Your goal - How does the data below read from its first line through the line containing "faux fur band round the base."? Print those lines exactly.

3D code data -
#####

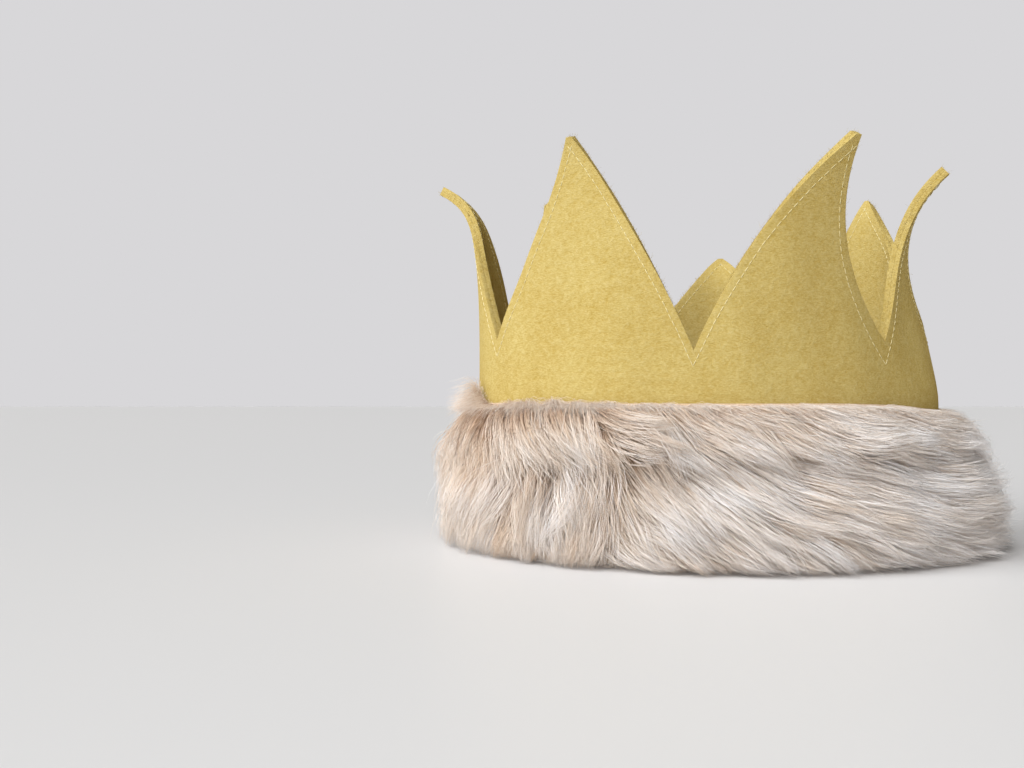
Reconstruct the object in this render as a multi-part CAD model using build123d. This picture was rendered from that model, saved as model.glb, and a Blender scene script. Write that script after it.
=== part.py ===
"""A child's crown: two layers of wool felt cut into seven points, edge-stitched, with a
faux fur band round the base.

Millimetres. The origin is the centre of the head opening at table level. +X is the crown's
right, +Y its back and +Z up. Every felt piece is described on the "loop", the oval on which
the middle of the felt stands: a place on it is (share of the way round, height), and an
offset is a distance outwards from the loop.
"""

import os
from math import cos, exp, hypot, pi, sin

from build123d import *

# ---- head opening --------------------------------------------------------------------
LOOP_HALF_WIDTH = 96.5        # X half axis of the felt's middle line
LOOP_HALF_DEPTH = 68.0        # Y half axis; together they make a loop of 52 cm
LOOP_STEPS = 1440             # steps used to measure the way round the loop
WALL_POINTS = 28              # spline points in one ring of the wall

# ---- layers of the wall, as offsets from the loop ------------------------------------
FELT_THICKNESS = 1.7          # one layer of felt
INTERFACING_THICKNESS = 0.3
BOND_GAP = 0.1                # between a felt layer and the interfacing
THREAD_GAP = 0.2              # between the felt and a thread that lies on it
THREAD_THICKNESS = 0.35
FELT_INNER = INTERFACING_THICKNESS / 2 + BOND_GAP
FELT_OUTER = FELT_INNER + FELT_THICKNESS

# ---- heights -------------------------------------------------------------------------
WALL_STRAIGHT_TOP = 60.0      # the wall is upright to here and leans or curls above it
WALL_HEIGHTS = [3.0, 30.0, 57.0, 72.0, 88.0, 104.0, 120.0, 134.0, 145.0, 154.0, 167.0]

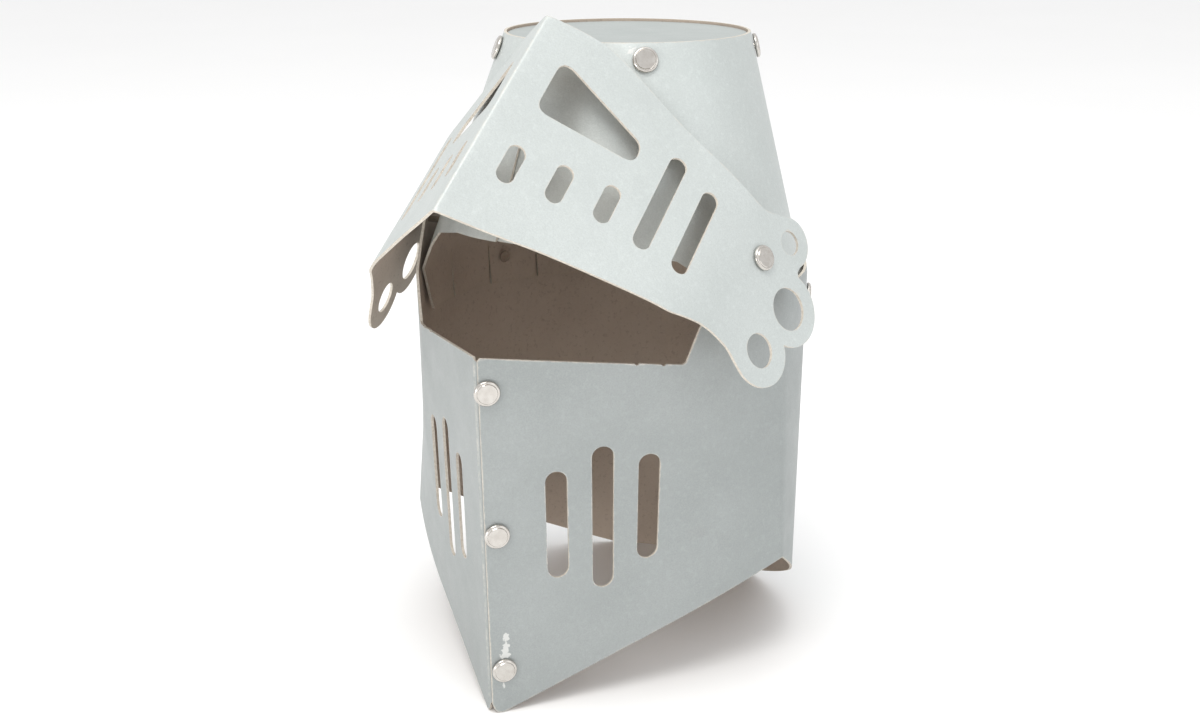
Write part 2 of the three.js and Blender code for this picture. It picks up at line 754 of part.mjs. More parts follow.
const sides = [ [ 'left', 1 ], [ 'right', - 1 ] ];
const prowPlaces = PROW_RIVETS.map( ( [ x, z ] ) => rivetPlace( placeOnWall, x, z ) );
const rimPlaces = RIM_RIVETS.azimuths
	.map( ( azimuth ) => rivetPlace( placeOnCrown, azimuth, RIM_RIVETS.z ) );
const rearX = wallX( REAR_RIVETS.azimuth );
const rearPlaces = [ rearX, 2 * WALL_BACK_X - rearX ]
	.map( ( x ) => rivetPlace( placeOnWall, x, REAR_RIVETS.z ) );
const hingeAxis = new THREE.Vector3( 1, 0, 0 );
const hingeBore = drill( new THREE.Vector3( 0, HINGE.y, HINGE.z ), hingeAxis, PIVOT_HOLE, HALF_BORE );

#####

Answer to this exercise -
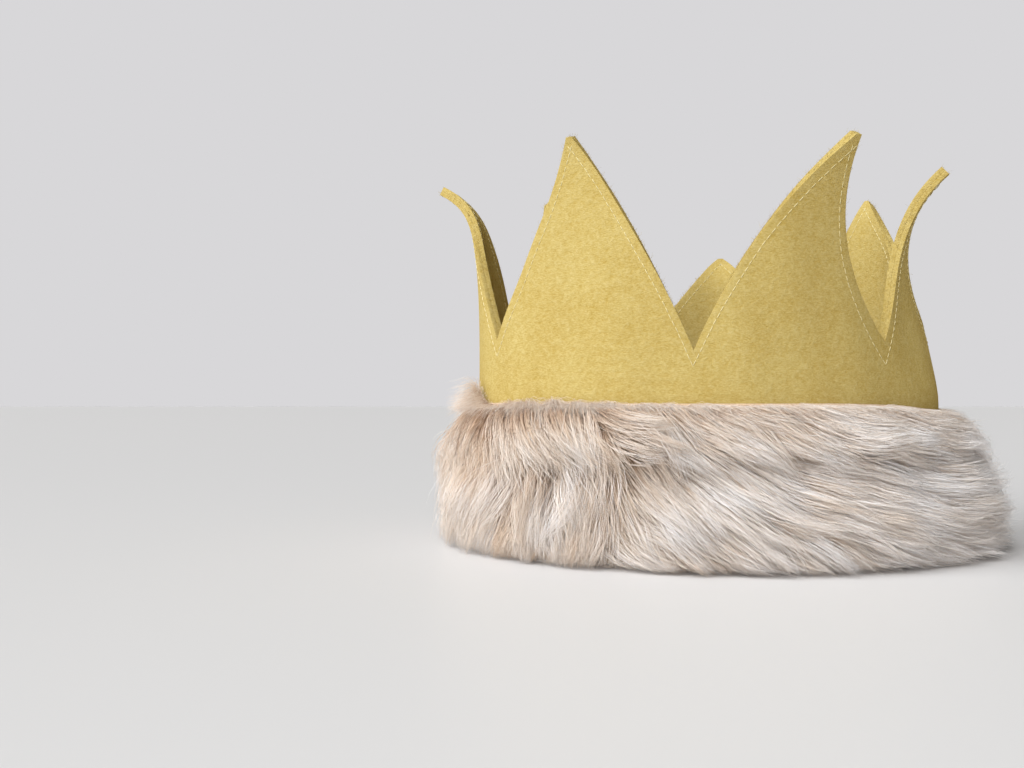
Reconstruct the object in this render as a multi-part CAD model using build123d. This picture was rendered from that model, saved as model.glb, and a Blender scene script. Write that script after it.
=== part.py ===
"""A child's crown: two layers of wool felt cut into seven points, edge-stitched, with a
faux fur band round the base.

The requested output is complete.